- _TASK OBJECTIVE_
Write out all of the data without omission, exactly as shown.

- _INFORMATION SHOWN_
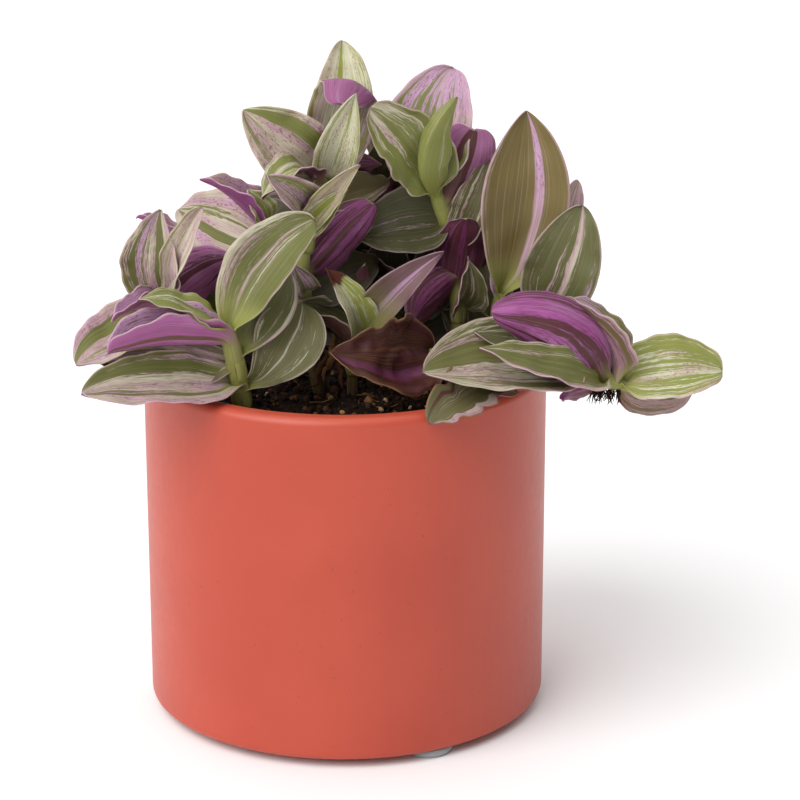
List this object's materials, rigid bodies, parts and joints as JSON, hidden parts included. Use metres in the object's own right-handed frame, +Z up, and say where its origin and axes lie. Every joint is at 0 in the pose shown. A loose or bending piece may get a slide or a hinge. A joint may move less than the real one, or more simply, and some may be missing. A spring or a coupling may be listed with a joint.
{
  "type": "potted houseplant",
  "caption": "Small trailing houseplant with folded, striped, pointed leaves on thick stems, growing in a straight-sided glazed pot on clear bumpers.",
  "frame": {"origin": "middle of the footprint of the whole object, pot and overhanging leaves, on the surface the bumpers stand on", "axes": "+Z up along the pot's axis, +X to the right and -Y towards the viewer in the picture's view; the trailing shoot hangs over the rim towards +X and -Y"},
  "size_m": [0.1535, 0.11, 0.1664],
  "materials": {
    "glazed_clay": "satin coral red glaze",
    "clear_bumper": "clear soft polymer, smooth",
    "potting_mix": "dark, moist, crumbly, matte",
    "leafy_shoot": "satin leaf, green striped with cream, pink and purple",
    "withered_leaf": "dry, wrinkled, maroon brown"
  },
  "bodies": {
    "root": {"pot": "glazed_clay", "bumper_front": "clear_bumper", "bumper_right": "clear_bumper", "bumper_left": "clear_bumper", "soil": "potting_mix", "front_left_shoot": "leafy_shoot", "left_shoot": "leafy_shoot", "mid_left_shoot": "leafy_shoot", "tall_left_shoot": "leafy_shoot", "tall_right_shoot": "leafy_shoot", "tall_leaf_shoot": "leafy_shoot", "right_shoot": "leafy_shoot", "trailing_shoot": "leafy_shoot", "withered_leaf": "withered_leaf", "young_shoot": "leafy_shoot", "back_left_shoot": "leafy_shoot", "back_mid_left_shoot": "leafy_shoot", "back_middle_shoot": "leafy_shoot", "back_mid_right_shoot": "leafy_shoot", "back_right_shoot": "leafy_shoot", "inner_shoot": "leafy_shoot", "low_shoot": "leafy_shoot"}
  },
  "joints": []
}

- _EXERCISE ANSWER_
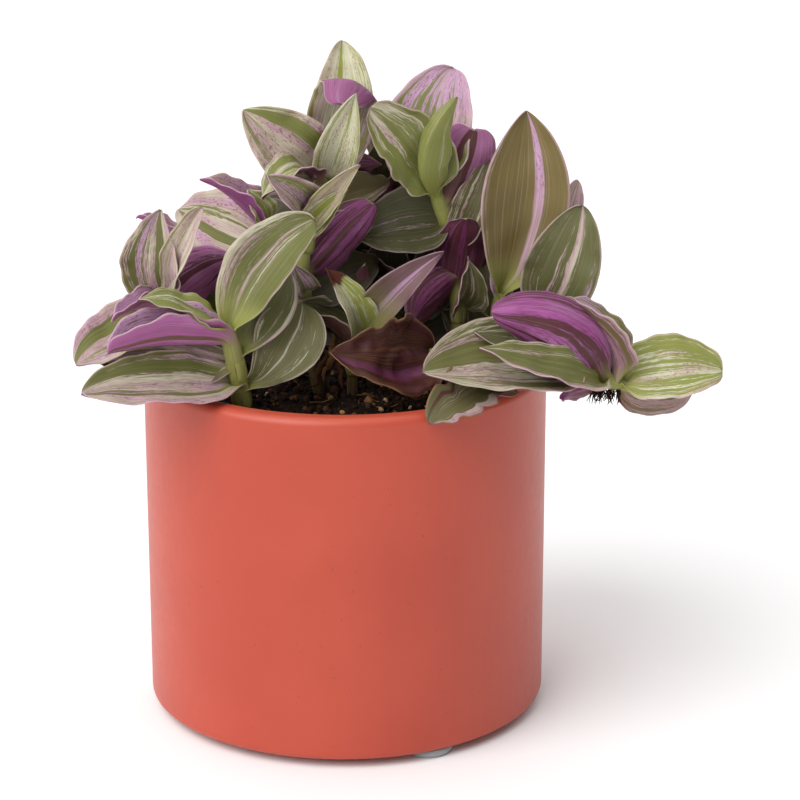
List this object's materials, rigid bodies, parts and joints as JSON, hidden parts included. Use metres in the object's own right-handed frame, +Z up, and say where its origin and axes lie. Every joint is at 0 in the pose shown. A loose or bending piece may get a slide or a hinge. A joint may move less than the real one, or more simply, and some may be missing. A spring or a coupling may be listed with a joint.
{
  "type": "potted houseplant",
  "caption": "Small trailing houseplant with folded, striped, pointed leaves on thick stems, growing in a straight-sided glazed pot on clear bumpers.",
  "frame": {"origin": "middle of the footprint of the whole object, pot and overhanging leaves, on the surface the bumpers stand on", "axes": "+Z up along the pot's axis, +X to the right and -Y towards the viewer in the picture's view; the trailing shoot hangs over the rim towards +X and -Y"},
  "size_m": [0.1535, 0.11, 0.1664],
  "materials": {
    "glazed_clay": "satin coral red glaze",
    "clear_bumper": "clear soft polymer, smooth",
    "potting_mix": "dark, moist, crumbly, matte",
    "leafy_shoot": "satin leaf, green striped with cream, pink and purple",
    "withered_leaf": "dry, wrinkled, maroon brown"
  },
  "bodies": {
    "root": {"pot": "glazed_clay", "bumper_front": "clear_bumper", "bumper_right": "clear_bumper", "bumper_left": "clear_bumper", "soil": "potting_mix", "front_left_shoot": "leafy_shoot", "left_shoot": "leafy_shoot", "mid_left_shoot": "leafy_shoot", "tall_left_shoot": "leafy_shoot", "tall_right_shoot": "leafy_shoot", "tall_leaf_shoot": "leafy_shoot", "right_shoot": "leafy_shoot", "trailing_shoot": "leafy_shoot", "withered_leaf": "withered_leaf", "young_shoot": "leafy_shoot", "back_left_shoot": "leafy_shoot", "back_mid_left_shoot": "leafy_shoot", "back_middle_shoot": "leafy_shoot", "back_mid_right_shoot": "leafy_shoot", "back_right_shoot": "leafy_shoot", "inner_shoot": "leafy_shoot", "low_shoot": "leafy_shoot"}
  },
  "joints": []
}